Cill Rialaig Resonance

Cill Rialaig is a model of restoration, not only of old buildings, but of a community. When each resident artist leaves, he or she donates a work that is then sold in Siopa Cill Rialaig, a purpose-built arts centre in nearby Dungeagan, to help fund the project. But the place is more than simply an artists’ retreat; there is also a scheme whereby one-off craft pieces are produced by young apprentices, local youngsters given a taste of training by professional artists.

It is the untamed authenticity of this place, however, that Campbell Sharpe has helped preserve from developers. If ever you should come this way, walk from the village out along the empty headland to the end of the lonely track until you reach a low, whitewashed cottage with a corrugated roof, which sits in isolation on the edge of the cliff with an uninterrupted view of the whole bay. The path of its immaculate, windblown garden is lined with pebbles from the beach, and the peat stack has been built with the precision of a Zen sculpture.

The cottage belongs to one of Kerry’s farming bachelors. They are a dying breed, but if you should be lucky enough to meet him, you will know him by his shock of white hair and twinkling blue eyes. When once I stopped and said he must live in the most beautiful spot in the whole world, he simply nodded, smiled and carried on working, as though such a statement about this inspiring place was obvious.
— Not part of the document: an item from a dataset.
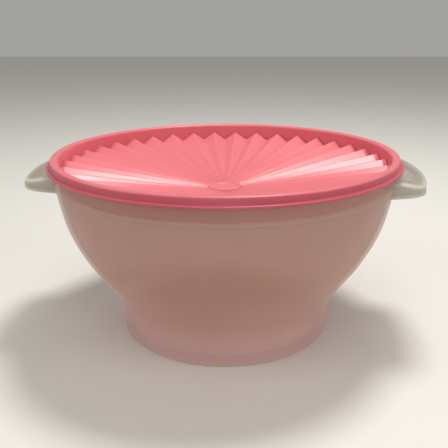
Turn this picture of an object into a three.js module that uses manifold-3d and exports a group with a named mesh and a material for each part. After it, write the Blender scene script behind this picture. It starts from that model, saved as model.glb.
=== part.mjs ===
// Lidded serving bowl, millimetres, +Z up, foot on z = 0, the two handles on the X axis.
// Two mouldings: a frosted bowl with handles, and a pink press-down lid. The lid is split at its
// two flex lines into an outer seal ring, a pleated diaphragm and a centre button.
import * as THREE from "three";
import { mergeVertices } from "three/addons/utils/BufferGeometryUtils.js";
import Module from "manifold-3d";

const wasm = await Module();
wasm.setup();

// ---- driving dimensions ---------------------------------------------------------------------
const PLEATS = 38; // folds round the lid
const SEGMENTS = 2 * PLEATS; // lathe facets, so that ridges and valleys meet them
const GAP = 0.3; // clearance between neighbouring pieces
const WALL = 2.1; // bowl wall

const FLOOR_UNDER = 9.8; // floor of the bowl, above the recess in the foot
const FLOOR_TOP = 12;
const FOOT_FLAT = [79.4, 82.2]; // flat ring that stands on the table
const COLLAR_Z = 123; // lower edge of the thick band under the lid
const BAND_R = 133.4; // outside of that band at its top
const BAND_TOP = 136.1;
const RIM_IN = 129; // upright rim that the lid clips over
const RIM_OUT = 131.2;
const RIM_TOP = 141.4;

const HANDLE_R = 153.5; // outer edge of each handle
const HANDLE_HALF = 20; // degrees to each side of X
const HANDLE_CORNER = 10;
const HANDLE_SKIN = 2.2;

const LID_TOP = 143.4;
const LID_OUT = 133.7; // outside of the seal ring
const BEAD_R = 136.6; // thin lip round its lower edge
const PLUG_IN = 127.6; // inside of the ring's plug wall
const PLUG_Z = 125.2;
const RIDGE_Z = [114.5, 136.5]; // ridge line: at the button, at the ring
const VALLEY_Z = [113.5, 129.5];
const SHEET = 1.8; // pleated sheet, measured along Z
const BUTTON_R = 12.9;

// ---- helpers --------------------------------------------------------------------------------
function volume(geo) {
  const p = geo.getAttribute("position");
  const index = geo.getIndex();
  const [a, b, c] = [new THREE.Vector3(), new THREE.Vector3(), new THREE.Vector3()];
  let sum = 0;
  for (let i = 0; i < index.count; i += 3) {
    a.fromBufferAttribute(p, index.getX(i));
    b.fromBufferAttribute(p, index.getX(i + 1));
    c.fromBufferAttribute(p, index.getX(i + 2));
    sum += a.dot(b.cross(c)) / 6;
  }
  return sum;
}

// welds a geometry, drops faces of no area and turns its faces outwards
function closed(geo) {
  geo.deleteAttribute("normal");
  geo.deleteAttribute("uv");
  const out = mergeVertices(geo, 1e-4);
  const index = Array.from(out.getIndex().array);
  const kept = [];
  for (let i = 0; i < index.length; i += 3) {
    const [a, b, c] = index.slice(i, i + 3);
    if (a !== b && b !== c && c !== a) kept.push(a, b, c);
  }
  out.setIndex(kept);
  if (volume(out) < 0) {
    for (let i = 0; i < kept.length; i += 3) [kept[i], kept[i + 1]] = [kept[i + 1], kept[i]];
    out.setIndex(kept);
  }
  out.computeVertexNormals();
  return out;
}

// a profile of [radius, height] pairs turned round Z
function turned(profile, segments = SEGMENTS) {
  const points = profile.map(([r, z]) => new THREE.Vector2(r, z));
  return closed(new THREE.LatheGeometry(points, segments).rotateX(Math.PI / 2));
}

const ring = (profile, segments) => turned([...profile, profile[0]], segments);

function solid(geo) {
  const vertProperties = new Float32Array(geo.getAttribute("position").array);
  const triVerts = new Uint32Array(geo.getIndex().array);
  return new wasm.Manifold(new wasm.Mesh({ numProp: 3, vertProperties, triVerts }));
}

function fromSolid(body) {
  const mesh = body.getMesh();
  const geo = new THREE.BufferGeometry();
  geo.setAttribute("position", new THREE.BufferAttribute(new Float32Array(mesh.vertProperties), 3));
  geo.setIndex(Array.from(mesh.triVerts));
  return closed(geo);
}

// ---- bowl -----------------------------------------------------------------------------------
// outside of the wall, from the top of the foot to the collar
const WALL_LINE = [
  [84.9, 12], [85.9, 20], [87.4, 26], [89.8, 32], [93.6, 38.5], [98, 45], [103.4, 52.5],
  [108.5, 60], [113.2, 67.5], [117.2, 75], [120.9, 82.5], [123.8, 90], [127.9, 105], [130.3, 119],
];

// inside of the wall: the outside line moved in by one wall, square to the line
function inside(line, wall) {
  return line.map(([r, z], i) => {
    const [r0, z0] = line[Math.max(i - 1, 0)];
    const [r1, z1] = line[Math.min(i + 1, line.length - 1)];
    const run = Math.hypot(r1 - r0, z1 - z0);
    return [r - (wall * (z1 - z0)) / run, z + (wall * (r1 - r0)) / run];
  });
}

const bowlProfile = [
  [0, FLOOR_UNDER],
  [77, FLOOR_UNDER],
  [78.7, 8.4],
  [FOOT_FLAT[0], 0],
  [FOOT_FLAT[1], 0],
  [84.1, 1.4],
  [84.7, 4],
  ...WALL_LINE,
  [130.6, COLLAR_Z - 0.4],
  [132, COLLAR_Z + 0.4],
  [BAND_R, BAND_TOP - 1],
  [BAND_R - 0.5, BAND_TOP],
  [RIM_OUT, BAND_TOP],
  [RIM_OUT, RIM_TOP - 0.7],
  [RIM_OUT - 0.7, RIM_TOP],
  [RIM_IN + 0.7, RIM_TOP],
  [RIM_IN, RIM_TOP - 0.7],
  [RIM_IN, COLLAR_Z],
  ...inside(WALL_LINE, WALL).slice(1).reverse(),
  [82.8, 14.4],
  [80.4, FLOOR_TOP],
  [0, FLOOR_TOP],
];

// plan outline of one handle on +X, moved in by `inset`, as a prism from z0 to z1
function handlePrism(inset, z0, z1) {
  const r = HANDLE_R - inset;
  const corner = HANDLE_CORNER - inset;
  const half = THREE.MathUtils.degToRad(HANDLE_HALF);
  const reach = HANDLE_R - HANDLE_CORNER; // radius on which both corner centres lie
  const turn = half - Math.asin(HANDLE_CORNER / reach);
  const shape = new THREE.Shape();
  const low = new THREE.Vector2(reach * Math.cos(turn), -reach * Math.sin(turn));
  const root = 120;
  const shift = new THREE.Vector2(inset * Math.sin(half), inset * Math.cos(half));
  shape.moveTo(root * Math.cos(half) + shift.x, -root * Math.sin(half) + shift.y);
  shape.absarc(low.x, low.y, corner, -Math.PI / 2 - half, -turn, false);
  shape.absarc(0, 0, r, -turn, turn, false);
  shape.absarc(low.x, -low.y, corner, turn, Math.PI / 2 + half, false);
  shape.lineTo(root * Math.cos(half) + shift.x, root * Math.sin(half) - shift.y);
  const prism = new THREE.ExtrudeGeometry(shape, {
    depth: z1 - z0, bevelEnabled: false, curveSegments: 8,
  });
  return solid(closed(prism.translate(0, 0, z0)));
}

// the ring of material a handle is cut from: sloping top, rounded fold, sloping lower edge
const handleRing = ring([
  [RIM_IN + 0.8, 131.4], [150.4, 129.8], [152.6, 129], [153.6, 127.2], [158, 127.2],
  [158, 123], [RIM_IN + 0.8, 117.6],
], 2 * SEGMENTS);
// the space under its skin, open below
const handleHollow = ring([
  [110, 133], [131, 131.4 - HANDLE_SKIN], [150, 129.8 - HANDLE_SKIN], [151.6, 126.4],
  [156, 126.4], [156, 100], [110, 100],
], 2 * SEGMENTS);

const outer = handlePrism(0, 105, 140).intersect(solid(handleRing));
const pocket = handlePrism(HANDLE_SKIN, 101, 139).intersect(solid(handleHollow));
const handle = outer.subtract(pocket);
const bowl = solid(turned(bowlProfile)).add(handle).add(handle.rotate([0, 0, 180]));

// ---- lid ------------------------------------------------------------------------------------
const plugOut = RIM_IN - GAP;
const channelOut = RIM_OUT + GAP;
const roof = RIM_TOP + 0.4; // underside of the channel over the bowl's rim
const beadZ = BAND_TOP + 0.4;
const lidRim = ring([
  [PLUG_IN, PLUG_Z],
  [plugOut - 0.4, PLUG_Z],
  [plugOut, PLUG_Z + 0.6],
  [plugOut, roof - 0.6],
  [plugOut + 0.6, roof],
  [channelOut - 0.5, roof],
  [channelOut, roof - 0.5],
  [channelOut, beadZ + 0.4],
  [channelOut + 0.4, beadZ],
  [BEAD_R - 0.6, beadZ],
  [BEAD_R, beadZ + 0.6],
  [BEAD_R, beadZ + 1.1],
  [BEAD_R - 0.6, beadZ + 1.6],
  [LID_OUT + 1, beadZ + 1.8],
  [LID_OUT + 0.3, beadZ + 2.6],
  [LID_OUT, LID_TOP - 1.1],
  [LID_OUT - 0.6, LID_TOP - 0.3],
  [LID_OUT - 1.6, LID_TOP],
  [PLUG_IN + 1.5, LID_TOP],
  [PLUG_IN + 0.4, LID_TOP - 0.5],
  [PLUG_IN, LID_TOP - 1.4],
]);

// pleated sheet: straight ridges and valleys from the button to the ring
function pleatedSheet() {
  const radii = [BUTTON_R + GAP, PLUG_IN - GAP];
  const at = (i, end, drop) => {
    const angle = (i * Math.PI) / PLEATS;
    const z = (i % 2 ? RIDGE_Z : VALLEY_Z)[end] - drop;
    return [radii[end] * Math.cos(angle), radii[end] * Math.sin(angle), z];
  };
  const corners = (i) => [at(i, 0, 0), at(i, 1, 0), at(i, 1, SHEET), at(i, 0, SHEET)];
  const points = [];
  for (let i = 0; i < SEGMENTS; i += 1) {
    const here = corners(i);
    const next = corners((i + 1) % SEGMENTS);
    for (let side = 0; side < 4; side += 1) {
      const [a, b] = [here[side], here[(side + 1) % 4]];
      const [c, d] = [next[(side + 1) % 4], next[side]];
      // the diagonal joins the same ends of both skins, so their facets stay parallel
      points.push(...(side === 2 ? [a, b, d, b, c, d] : [a, b, c, a, c, d]));
    }
  }
  const geo = new THREE.BufferGeometry();
  geo.setAttribute("position", new THREE.Float32BufferAttribute(points.flat(), 3));
  return closed(geo);
}

const button = turned([
  [0, 112.2], [BUTTON_R - 0.3, 112.2], [BUTTON_R, 112.6], [BUTTON_R, 114.2],
  [BUTTON_R - 0.5, 114.7], [BUTTON_R - 1.5, 114.7], [BUTTON_R - 2, 114], [0, 114],
], PLEATS);

// ---- assembly -------------------------------------------------------------------------------
const FROSTED = { color: 0xdcc3bb, roughness: 0.45, metalness: 0, transparent: true, opacity: 0.85 };
const PINK = { color: 0xe8697c, roughness: 0.3, metalness: 0 };

const part = new THREE.Group();
part.name = "lidded_bowl";
for (const [name, geometry, look] of [
  ["bowl", fromSolid(bowl), FROSTED],
  ["lid_rim", lidRim, PINK],
  ["lid_pleats", pleatedSheet(), PINK],
  ["lid_button", button, PINK],
]) {
  const mesh = new THREE.Mesh(geometry, new THREE.MeshStandardMaterial(look));
  mesh.name = name;
  part.add(mesh);
}

export default part;
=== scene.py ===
import math

import bmesh
import bpy
import numpy as np
from mathutils import Matrix, Vector


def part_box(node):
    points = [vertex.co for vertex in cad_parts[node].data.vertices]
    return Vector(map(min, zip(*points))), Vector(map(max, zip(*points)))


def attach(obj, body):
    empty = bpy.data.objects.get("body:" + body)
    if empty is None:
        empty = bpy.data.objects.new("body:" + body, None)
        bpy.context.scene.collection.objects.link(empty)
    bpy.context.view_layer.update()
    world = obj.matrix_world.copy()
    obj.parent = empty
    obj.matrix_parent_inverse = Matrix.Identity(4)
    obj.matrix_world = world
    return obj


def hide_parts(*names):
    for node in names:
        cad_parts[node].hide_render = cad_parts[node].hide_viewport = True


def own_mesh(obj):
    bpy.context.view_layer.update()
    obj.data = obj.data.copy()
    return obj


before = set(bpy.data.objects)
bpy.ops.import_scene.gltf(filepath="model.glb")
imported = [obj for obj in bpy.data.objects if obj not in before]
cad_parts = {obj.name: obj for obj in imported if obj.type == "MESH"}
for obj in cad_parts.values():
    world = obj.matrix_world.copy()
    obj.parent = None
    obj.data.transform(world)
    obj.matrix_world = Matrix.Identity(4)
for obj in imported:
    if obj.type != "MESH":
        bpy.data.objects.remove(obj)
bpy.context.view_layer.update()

# ---- driving sizes, millimetres, from the CAD part ----------------------------------------------
MM = 0.001
TURN = 2 * math.pi
PLEATS = 38

rim_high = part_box("lid_rim")[1]
bowl_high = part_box("bowl")[1]
LID_TOP = rim_high.z / MM
BEAD_R = rim_high.x / MM  # tip of the lid's thin outer lip
HANDLE_R = bowl_high.x / MM
RIM_TOP = bowl_high.z / MM
BUTTON_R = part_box("lid_button")[1].x / MM

FLOOR_UNDER, FLOOR_TOP = 9.8, 12
WALL = 2.1
COLLAR_Z = 121.6  # where the wall ends and the thick band begins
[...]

Content and Poetry © Sue Hubbard 2012

Image 1: © Donald Teskey

Comments

One thought on “Hubbard’s Half-Hour
Cill Rialaig

  1. I love this poem… you have caught so exactly the beautiful, harsh wildness of the place and the agony of the destitute people exposed to the harshness with no food or any form of protection.
    I have visited the village a number of times and the Siopa Cill Rilaig and can’t stop going back. The atmosphere gets me every time.